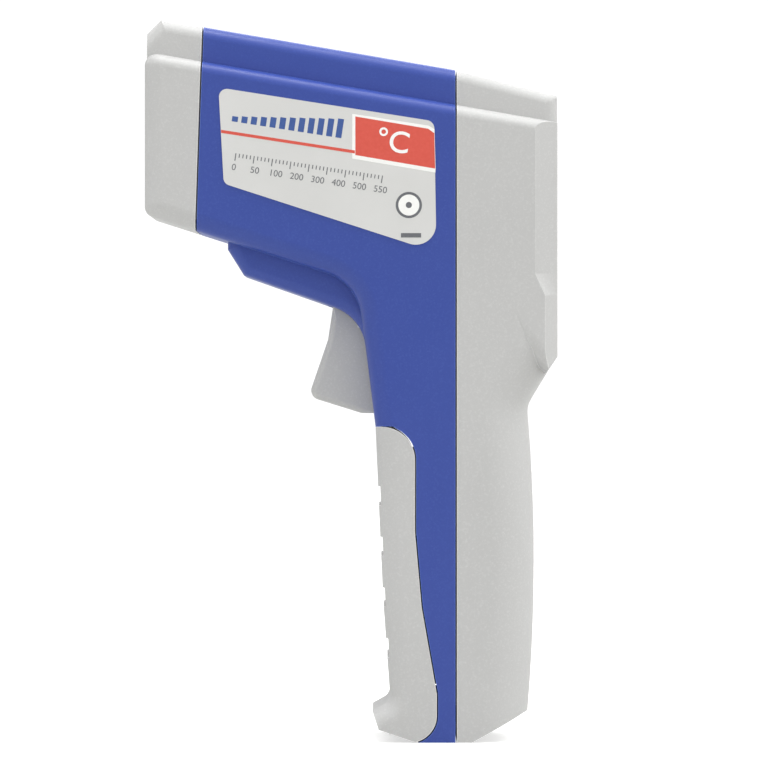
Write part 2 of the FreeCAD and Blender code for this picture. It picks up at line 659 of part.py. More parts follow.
for word, side in SIDES:
    notches.append(side_block("arm_notch_" + word, side, hinge_x + " - size.hinge_drop - 0.5",
                              "size.arm_near - 0.4", "size.arm_far + 0.4", "-1",
                              "size.hinge_drop + size.knuckle_round + 1",
                              "size.hinge_drop + size.knuckle_round + 1.5"))
    lugs.append(side_block("lug_foot_" + word, side, hinge_x + " - size.knuckle_round + 0.6",
                           "size.lug_near",
                           "size.lug_far", "1.4", "size.knuckle_round * 2 + 1.5", "size.hinge_drop - 1.4"))
    lug_y = "%d * (size.lug_near + size.lug_far) / 2 - (size.lug_far - size.lug_near) / 2" % side
    lugs.append(rod("lug_knuckle_" + word, (0, 1, 0), hinge_x, lug_y, hinge_z, "size.knuckle_round",
                    "size.lug_far - size.lug_near"))
    arm_y = "%d * (size.arm_near + size.arm_far) / 2 - (size.arm_far - size.arm_near) / 2" % side
    arms.append(rod("arm_knuckle_" + word, (0, 1, 0), hinge_x, arm_y, hinge_z, "size.knuckle_round",
                    "size.arm_far - size.arm_near"))
    arms.append(side_block("arm_bar_" + word, side, "size.door_low_x - 1.7", "size.arm_near",
                           "size.arm_far",
                           hinge_z + " - size.knuckle_round", "size.hinge_drop + 1.7", arm_tall))
    arms.append(side_block("arm_root_" + word, side, "size.door_low_x - 1.7", "size.arm_far - 1",
                           inner_half + " + 0.4", hinge_z + " - size.knuckle_round", "1.2", arm_tall))
    tabs.append(side_block("tab_" + word, side, "size.door_side_x - 4.2", inner_half + " - 1.9",
                           inner_half + " - 0.2", "size.door_top_z - 14", "8", "9"))
    tabs.append(side_block("tab_root_" + word, side, "size.door_side_x + 1", inner_half + " - 0.6",
                           inner_half + " + 0.4", "size.door_top_z - 14", "2.8", "9"))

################

** Problem to solve **
Output all of the data again. Match it exactly.

** The answer **
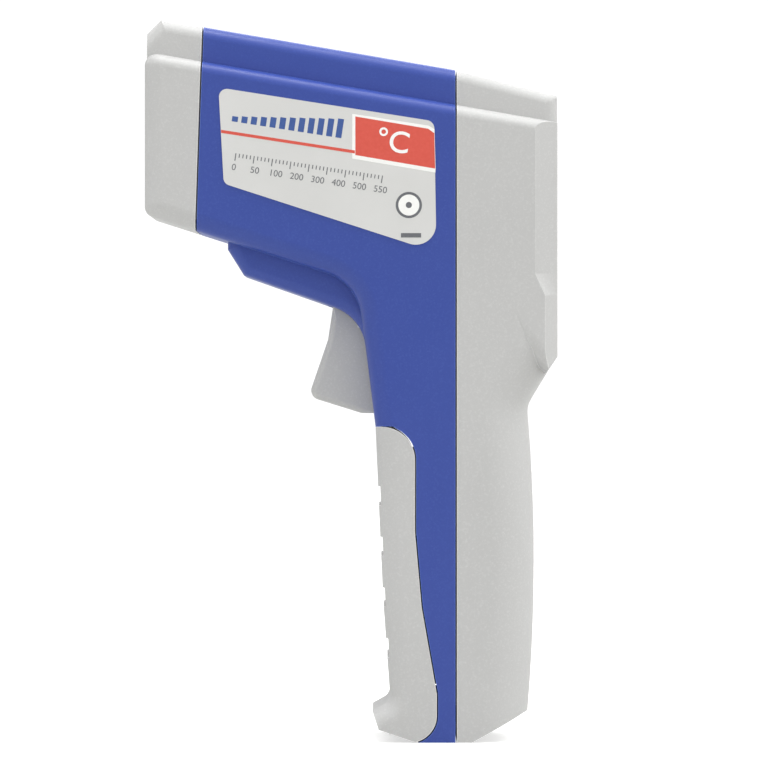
Write part 2 of the FreeCAD and Blender code for this picture. It picks up at line 659 of part.py. More parts follow.
for word, side in SIDES:
    notches.append(side_block("arm_notch_" + word, side, hinge_x + " - size.hinge_drop - 0.5",
                              "size.arm_near - 0.4", "size.arm_far + 0.4", "-1",
                              "size.hinge_drop + size.knuckle_round + 1",
                              "size.hinge_drop + size.knuckle_round + 1.5"))
    lugs.append(side_block("lug_foot_" + word, side, hinge_x + " - size.knuckle_round + 0.6",
                           "size.lug_near",
                           "size.lug_far", "1.4", "size.knuckle_round * 2 + 1.5", "size.hinge_drop - 1.4"))
    lug_y = "%d * (size.lug_near + size.lug_far) / 2 - (size.lug_far - size.lug_near) / 2" % side
    lugs.append(rod("lug_knuckle_" + word, (0, 1, 0), hinge_x, lug_y, hinge_z, "size.knuckle_round",
                    "size.lug_far - size.lug_near"))
    arm_y = "%d * (size.arm_near + size.arm_far) / 2 - (size.arm_far - size.arm_near) / 2" % side
    arms.append(rod("arm_knuckle_" + word, (0, 1, 0), hinge_x, arm_y, hinge_z, "size.knuckle_round",
                    "size.arm_far - size.arm_near"))
    arms.append(side_block("arm_bar_" + word, side, "size.door_low_x - 1.7", "size.arm_near",
                           "size.arm_far",
                           hinge_z + " - size.knuckle_round", "size.hinge_drop + 1.7", arm_tall))
    arms.append(side_block("arm_root_" + word, side, "size.door_low_x - 1.7", "size.arm_far - 1",
                           inner_half + " + 0.4", hinge_z + " - size.knuckle_round", "1.2", arm_tall))
    tabs.append(side_block("tab_" + word, side, "size.door_side_x - 4.2", inner_half + " - 1.9",
                           inner_half + " - 0.2", "size.door_top_z - 14", "8", "9"))
    tabs.append(side_block("tab_root_" + word, side, "size.door_side_x + 1", inner_half + " - 0.6",
                           inner_half + " + 0.4", "size.door_top_z - 14", "2.8", "9"))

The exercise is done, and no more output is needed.